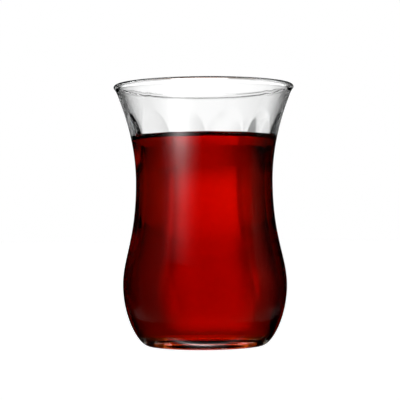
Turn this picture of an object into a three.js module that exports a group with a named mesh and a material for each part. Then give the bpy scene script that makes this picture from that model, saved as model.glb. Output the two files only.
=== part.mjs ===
// A waisted tea glass, filled with tea.
//
// The glass is one pressed and blown piece: a flared mouth with a rounded lip, a narrow waist, a full
// belly and a thick foot whose underside is pushed up in the middle. Its outside is smooth. In the bore,
// flat upright panels run down from arched tops below the mouth, so that the wall is thicker in the
// middle of each panel than at the corner between two. The tea fills the bore and climbs the wall a
// little at its edge.
//
// Units are millimetres. +Z is up, the origin is the middle of the foot's underside, at table height,
// and a corner between two panels lies on -Y.

import * as THREE from "three";

// Outside of the glass, from the foot up
const FOOT_RADIUS = 18.9;
const BELLY_RADIUS = 27.3;
const BELLY_Z = 20.2;
const WAIST_RADIUS = 22.8;
const WAIST_Z = 54.5;
const NECK_RADIUS = 29.2;
const NECK_Z = 84.5;
const FLARE = 0.413; // how much the wall widens for each millimetre of height, up at the mouth
const RIM_RADIUS = 30;
const HEIGHT = 86.7;
const LIP_RADIUS = 0.9;
const LIP_START = -Math.PI / 3; // where the lip's round leaves the neck

// How far the outline keeps its direction as it leaves the foot, the belly and the waist
const FOOT_PULL = 3;
const BELLY_PULL_DOWN = 11.2;
const BELLY_PULL_UP = 9.4;
const WAIST_PULL_DOWN = 19;

// Wall, floor and the hollow under the foot
const WALL = 1.4;
const BELLY_WALL = 1.7;
const FLOOR_Z = 3.6;
const FLOOR_CROWN = 0.3;
const FLOOR_RADIUS = 14;
const HEEL_PULL = 7.5;
const BORE_PULL_DOWN = 9.2;
const HOLLOW_RADIUS = 11;
const HOLLOW_HEIGHT = 1;

// Upright panels in the bore
const PANELS = 12;
const PANEL_ANGLE = (2 * Math.PI) / PANELS;
const PANEL_TOP_Z = 77.3;
const PANEL_DEPTH = 0.8; // extra wall in the middle of a panel
const PANEL_RUN = 5.6; // height over which an arched top comes near to that depth
const PANEL_END_Z = 8;
const PANEL_FULL_Z = 30;

// Tea
const TEA_Z = 68.6;
const CLIMB_HEIGHT = 1.3;
const CLIMB_REACH = 2.6;
const CLIMB_HUG = 1.75; // how far from the wall the climb's curve turns up
const TEA_GAP = 0.3; // keeps the tea's solid clear of the glass

// Fineness of the solids
const SIDES = PANELS * 6;
const ROW_PITCH = 5;
const ARCH_PITCH = 2.3;
const LIP_ROWS = 6;
const CLIMB_ROWS = 3;
const LEVEL_ERROR = 1e-6;

const point = (radius, z) => new THREE.Vector2(radius, z);

// From the waist up to the neck or the mouth, upright at first and then ever more flared.
function flaredCurve(waistRadius, topRadius, topZ) {
  return new THREE.QuadraticBezierCurve(
    point(waistRadius, WAIST_Z),
    point(waistRadius, topZ - (topRadius - waistRadius) / FLARE),
    point(topRadius, topZ),
  );
}

// From the belly up to the waist, upright at both ends.
function waistedCurve(bellyRadius, waistRadius) {
  return new THREE.CubicBezierCurve(
    point(bellyRadius, BELLY_Z),
    point(bellyRadius, BELLY_Z + BELLY_PULL_UP),
    point(waistRadius, WAIST_Z - WAIST_PULL_DOWN),
    point(waistRadius, WAIST_Z),
  );
}

// From the edge of the foot up to the belly.
const heelCurve = new THREE.CubicBezierCurve(
  point(FOOT_RADIUS, 0),
  point(FOOT_RADIUS + FOOT_PULL, 0),
  point(BELLY_RADIUS, BELLY_Z - BELLY_PULL_DOWN),
  point(BELLY_RADIUS, BELLY_Z),
);

// From the middle of the hollow under the foot out to the ring that the glass stands on.
const hollowCurve = new THREE.QuadraticBezierCurve(
  point(0, HOLLOW_HEIGHT),
  point(HOLLOW_RADIUS / 2, HOLLOW_HEIGHT),
  point(HOLLOW_RADIUS, 0),
);

const lipCentre = point(RIM_RADIUS - LIP_RADIUS, HEIGHT - LIP_RADIUS);
const lipEnd = Math.PI - Math.atan(FLARE); // where the lip's round runs into the bore

// The bore from the middle of its floor up to the lip, as three curves, set in by a gap.
function boreCurves(gap) {
  const belly = BELLY_RADIUS - BELLY_WALL - gap;
  const waist = WAIST_RADIUS - WALL - gap;
  const floorZ = FLOOR_Z + gap;
  const mouth = point(LIP_RADIUS, 0).rotateAround(point(0, 0), lipEnd).add(lipCentre);
  const floor = new THREE.CubicBezierCurve(
    point(FLOOR_RADIUS, floorZ),
    point(FLOOR_RADIUS + HEEL_PULL, floorZ),
    point(belly, BELLY_Z - BORE_PULL_DOWN),
    point(belly, BELLY_Z),
  );
  return [floor, waistedCurve(belly, waist), flaredCurve(waist, mouth.x - gap, mouth.y)];
}

const floorMiddle = (gap) => point(0, FLOOR_Z + FLOOR_CROWN + gap);

// Radius of the bore in one direction, where the plain round bore would have plainRadius.
function boreRadius(plainRadius, angle, z) {
  const full = THREE.MathUtils.smoothstep(z, PANEL_END_Z, PANEL_FULL_Z);
  const arched = 1 - Math.exp(-Math.max(PANEL_TOP_Z - z, 0) / PANEL_RUN);
  const fromMiddle = (angle % PANEL_ANGLE) - PANEL_ANGLE / 2;
  return Math.min(plainRadius, (plainRadius - PANEL_DEPTH * full * arched) / Math.cos(fromMiddle));
}

// Turns a profile round the axis, with the panels in its bore rows. The lathe's axis is Y at first.
function turn(profile, firstBoreRow, lastBoreRow) {
  const geometry = new THREE.LatheGeometry(profile, SIDES);
  const positions = geometry.getAttribute("position");
  for (let side = 0; side <= SIDES; side++) {
    const angle = ((side % SIDES) / SIDES) * 2 * Math.PI;
    for (let row = firstBoreRow; row <= lastBoreRow; row++) {
      const { x: plainRadius, y: z } = profile[row];
      const radius = boreRadius(plainRadius, angle, z);
      const vertex = side * profile.length + row;
      positions.setXYZ(vertex, radius * Math.sin(angle), z, radius * Math.cos(angle));
    }
  }
  return geometry.rotateX(Math.PI / 2);
}

// The points of a curve, about a pitch apart.
const rows = (curve, pitch) => curve.getPoints(Math.ceil(curve.getLength() / pitch));

// The same without the first point, for a curve that goes on from another one.
const onwards = (curve, pitch) => rows(curve, pitch).slice(1);

// The same for a curve that is followed back from its end.
const backwards = (curve, pitch) => rows(curve, pitch).reverse().slice(1);

// The points of a rising curve after its first one, up to a level.
function upTo(level, curve, pitch) {
  let below = 0;
  let above = 1;
  while (above - below > LEVEL_ERROR) {
    const middle = (below + above) / 2;
    if (curve.getPoint(middle).y < level) below = middle;
    else above = middle;
  }
  const count = Math.ceil((curve.getLength() * below) / pitch);
  return Array.from({ length: count }, (_, i) => curve.getPoint((below * (i + 1)) / count));
}

function glassGeometry() {
  const lip = new THREE.Path();
  lip.absarc(lipCentre.x, lipCentre.y, LIP_RADIUS, LIP_START, lipEnd, false);
  const outside = [
    ...rows(hollowCurve, ROW_PITCH),
    ...rows(heelCurve, ROW_PITCH),
    ...onwards(waistedCurve(BELLY_RADIUS, WAIST_RADIUS), ROW_PITCH),
    ...onwards(flaredCurve(WAIST_RADIUS, NECK_RADIUS, NECK_Z), ROW_PITCH),
    ...lip.curves[0].getPoints(LIP_ROWS),
  ];
  const [floor, waisted, flared] = boreCurves(0);
  const bore = [
    ...backwards(flared, ARCH_PITCH),
    ...backwards(waisted, ROW_PITCH),
    ...backwards(floor, ROW_PITCH),
  ];
  const profile = [...outside, ...bore, floorMiddle(0)];
  return turn(profile, outside.length, profile.length - 2);
}

function teaGeometry() {
  const [floor, waisted, flared] = boreCurves(TEA_GAP);
  const wetted = [
    ...rows(floor, ROW_PITCH),
    ...onwards(waisted, ROW_PITCH),
    ...upTo(TEA_Z + CLIMB_HEIGHT, flared, ARCH_PITCH),
  ];
  const edge = wetted.at(-1);
  const climb = new THREE.QuadraticBezierCurve(
    edge,
    point(edge.x - CLIMB_HUG, TEA_Z),
    point(edge.x - CLIMB_REACH, TEA_Z),
  );
  const surface = [...climb.getPoints(CLIMB_ROWS).slice(1), point(0, TEA_Z)];
  const profile = [floorMiddle(TEA_GAP), ...wetted, ...surface];
  return turn(profile, 1, profile.length - 2);
}

const clearGlass = new THREE.MeshStandardMaterial({
  color: 0xe4ece9,
  roughness: 0.03,
  metalness: 0,
  transparent: true,
  opacity: 0.35,
});

const redTea = new THREE.MeshStandardMaterial({ color: 0x9c0b06, roughness: 0.05, metalness: 0 });

const filledGlass = new THREE.Group();
const glass = new THREE.Mesh(glassGeometry(), clearGlass);
glass.name = "glass";
const tea = new THREE.Mesh(teaGeometry(), redTea);
tea.name = "tea";
filledGlass.add(glass, tea);

export default filledGlass;
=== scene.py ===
# A waisted tea glass filled with strong red tea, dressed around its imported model. Everything is in
# metres, in the model's own frame: +Z is up, and the glass stands at the origin.

import math

import bpy
from mathutils import Matrix, Vector, geometry


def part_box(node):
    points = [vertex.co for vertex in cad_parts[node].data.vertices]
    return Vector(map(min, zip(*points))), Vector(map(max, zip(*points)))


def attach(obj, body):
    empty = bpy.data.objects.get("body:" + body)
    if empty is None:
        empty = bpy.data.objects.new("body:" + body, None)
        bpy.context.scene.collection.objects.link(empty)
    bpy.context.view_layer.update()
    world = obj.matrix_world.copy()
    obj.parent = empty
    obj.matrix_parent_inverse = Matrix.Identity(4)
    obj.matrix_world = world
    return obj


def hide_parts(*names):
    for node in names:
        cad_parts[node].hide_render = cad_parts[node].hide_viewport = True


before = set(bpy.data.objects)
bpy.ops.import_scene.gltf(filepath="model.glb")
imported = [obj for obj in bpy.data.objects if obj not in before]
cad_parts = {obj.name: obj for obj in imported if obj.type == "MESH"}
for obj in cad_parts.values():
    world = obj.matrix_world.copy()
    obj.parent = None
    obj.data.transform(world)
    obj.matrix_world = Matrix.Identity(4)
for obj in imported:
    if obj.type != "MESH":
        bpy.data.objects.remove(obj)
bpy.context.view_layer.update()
scene = bpy.context.scene
MM = 0.001


# The camera: a long lens, level with the middle of the glass and almost square to it. It is turned a
# little up and to the left, and leans a little, as in the photograph.
CAMERA_DISTANCE = 482 * MM
CAMERA_HEIGHT = 39.7 * MM
CAMERA_ROUND = math.radians(3.4)
CAMERA_LEAN = math.radians(0.43)
PICTURE_SIDE_PX = 400
FOCAL_PX = 1447
AXIS_PX = 204.4
HORIZON_PX = 226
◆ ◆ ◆
Given request: Copy, please, exactly the lines that start at the first line of the data and end at the line containing "const LIP_START = -Math.PI", both kept and no others.

Output:
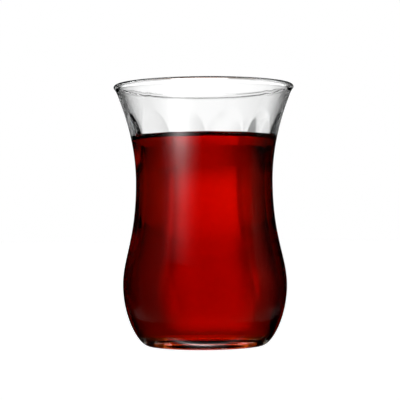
Turn this picture of an object into a three.js module that exports a group with a named mesh and a material for each part. Then give the bpy scene script that makes this picture from that model, saved as model.glb. Output the two files only.
=== part.mjs ===
// A waisted tea glass, filled with tea.
//
// The glass is one pressed and blown piece: a flared mouth with a rounded lip, a narrow waist, a full
// belly and a thick foot whose underside is pushed up in the middle. Its outside is smooth. In the bore,
// flat upright panels run down from arched tops below the mouth, so that the wall is thicker in the
// middle of each panel than at the corner between two. The tea fills the bore and climbs the wall a
// little at its edge.
//
// Units are millimetres. +Z is up, the origin is the middle of the foot's underside, at table height,
// and a corner between two panels lies on -Y.

import * as THREE from "three";

// Outside of the glass, from the foot up
const FOOT_RADIUS = 18.9;
const BELLY_RADIUS = 27.3;
const BELLY_Z = 20.2;
const WAIST_RADIUS = 22.8;
const WAIST_Z = 54.5;
const NECK_RADIUS = 29.2;
const NECK_Z = 84.5;
const FLARE = 0.413; // how much the wall widens for each millimetre of height, up at the mouth
const RIM_RADIUS = 30;
const HEIGHT = 86.7;
const LIP_RADIUS = 0.9;
const LIP_START = -Math.PI / 3; // where the lip's round leaves the neck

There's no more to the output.